Bord Gais to follow competitors with 5pc electricity rise

New research has revealed that just 15pc of all power supplied by Bord Gais comes from renewable sources
New research has revealed that just 15pc of all power supplied by Bord Gais comes from renewable sources

Peter Flanagan

THERE was more bad news for consumers last night as Bord Gais Energy confirmed it will increase its electricity prices by almost 5pc.

In a statement, the company said it will increase the charge for residential electricity by 4.8pc, increasing the average bill by €51, to €1,139 a year.

In addition to its own increase, the company said it would be passing on a 50pc increase in the public service organisation levy, adding another €10 a year to the average bill.

The new charges will come into effect on October 15.

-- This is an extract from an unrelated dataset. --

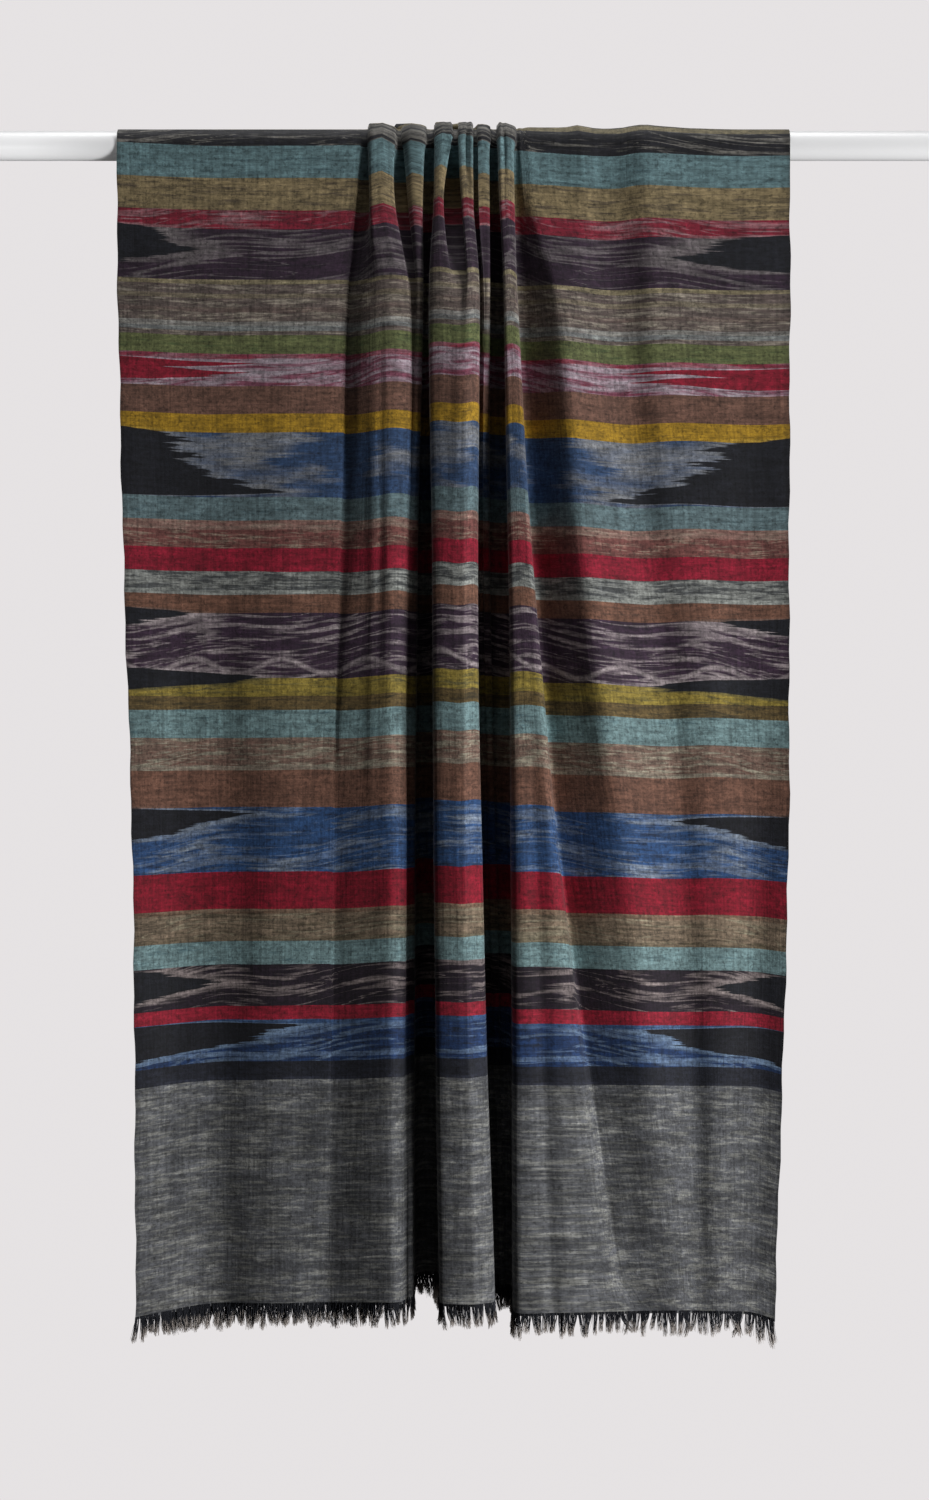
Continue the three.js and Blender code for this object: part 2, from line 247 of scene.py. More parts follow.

Bord Gais is the latest company to increase its prices, and the move follows its decision to bump up its gas prices by 8.5pc earlier this month. Last week Airtricity said it would increase its fees for gas by 8.5pc and 4.7pc for electricity. Electric Ireland has also said it will charge its customers more.

Bord Gais blamed the hike on the higher price of energy commodities on wholesale markets, as well as the energy regulator's decision to increase the charges for use of the electricity network.

Oil and gas prices have risen steadily in recent months, while the weakening of the euro against the dollar and sterling have only exacerbated those rises for Irish firms that trade in the single currency.

Oil hit a record high when priced in euro earlier this month, while gas -- a key component in electricity manufacturing -- has also risen. Bord Gais' own Energy Index, which tracks the international markets, has trended up so far this year. It rose 4pc in August alone and is 9pc higher than the same time last year.

Bord Gais Energy managing director Dave Kirwan said the company "regretted" the increase, which was "due to factors beyond our control".

"In the current climate, we know that many families are struggling to make ends meet, and we have therefore worked hard to minimise the overall level of the increase.

"We are committed to offering customers the best value that we can and will continue to have the lowest rate for standard electricity in the market," he added.